* **DIRECTIVE**
Lines before the one containing "Recreate this object" are excluded; print that line and every line after it through the end of the material below, exactly.

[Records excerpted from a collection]
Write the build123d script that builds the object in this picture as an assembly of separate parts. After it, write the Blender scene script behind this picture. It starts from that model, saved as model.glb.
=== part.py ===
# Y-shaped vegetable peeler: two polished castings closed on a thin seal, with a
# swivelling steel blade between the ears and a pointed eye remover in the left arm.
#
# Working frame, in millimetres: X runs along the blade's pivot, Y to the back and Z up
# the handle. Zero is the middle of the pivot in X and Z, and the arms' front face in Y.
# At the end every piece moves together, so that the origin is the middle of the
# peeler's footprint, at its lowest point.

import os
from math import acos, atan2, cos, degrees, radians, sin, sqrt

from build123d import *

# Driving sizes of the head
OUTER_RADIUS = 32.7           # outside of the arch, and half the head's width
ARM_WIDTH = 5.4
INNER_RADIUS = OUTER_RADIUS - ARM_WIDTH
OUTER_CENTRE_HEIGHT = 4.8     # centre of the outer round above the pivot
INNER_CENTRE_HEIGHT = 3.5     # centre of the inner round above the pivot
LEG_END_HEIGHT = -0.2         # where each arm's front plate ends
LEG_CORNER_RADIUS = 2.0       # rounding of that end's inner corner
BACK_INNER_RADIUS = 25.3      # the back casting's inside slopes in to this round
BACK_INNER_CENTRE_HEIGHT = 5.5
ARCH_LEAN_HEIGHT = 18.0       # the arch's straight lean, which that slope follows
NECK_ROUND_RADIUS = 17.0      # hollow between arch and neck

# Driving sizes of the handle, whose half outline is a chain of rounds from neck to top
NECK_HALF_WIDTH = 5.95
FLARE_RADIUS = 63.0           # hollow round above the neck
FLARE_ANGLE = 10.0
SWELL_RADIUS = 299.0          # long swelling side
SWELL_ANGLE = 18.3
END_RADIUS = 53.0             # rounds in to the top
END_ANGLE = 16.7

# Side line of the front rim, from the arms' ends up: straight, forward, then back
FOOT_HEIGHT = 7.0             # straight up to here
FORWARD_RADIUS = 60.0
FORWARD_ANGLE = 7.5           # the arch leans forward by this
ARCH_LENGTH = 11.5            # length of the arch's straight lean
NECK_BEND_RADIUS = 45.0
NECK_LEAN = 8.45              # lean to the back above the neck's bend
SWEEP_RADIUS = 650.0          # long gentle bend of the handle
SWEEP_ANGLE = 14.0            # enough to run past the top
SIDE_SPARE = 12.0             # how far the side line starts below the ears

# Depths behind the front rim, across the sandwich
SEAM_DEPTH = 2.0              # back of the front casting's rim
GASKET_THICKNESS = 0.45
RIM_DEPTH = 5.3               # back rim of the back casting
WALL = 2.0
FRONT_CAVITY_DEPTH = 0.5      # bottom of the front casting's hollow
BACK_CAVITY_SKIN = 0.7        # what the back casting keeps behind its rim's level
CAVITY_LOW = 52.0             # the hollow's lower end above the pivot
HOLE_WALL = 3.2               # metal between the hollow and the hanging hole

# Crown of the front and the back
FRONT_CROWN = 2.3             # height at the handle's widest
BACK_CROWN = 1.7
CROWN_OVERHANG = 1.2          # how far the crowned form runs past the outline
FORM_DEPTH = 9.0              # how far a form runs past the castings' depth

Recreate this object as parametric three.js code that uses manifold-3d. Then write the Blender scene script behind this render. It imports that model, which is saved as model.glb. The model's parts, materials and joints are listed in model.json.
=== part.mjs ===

* **CORRECT RESULT**
Recreate this object as parametric three.js code that uses manifold-3d. Then write the Blender scene script behind this render. It imports that model, which is saved as model.glb. The model's parts, materials and joints are listed in model.json.
=== part.mjs ===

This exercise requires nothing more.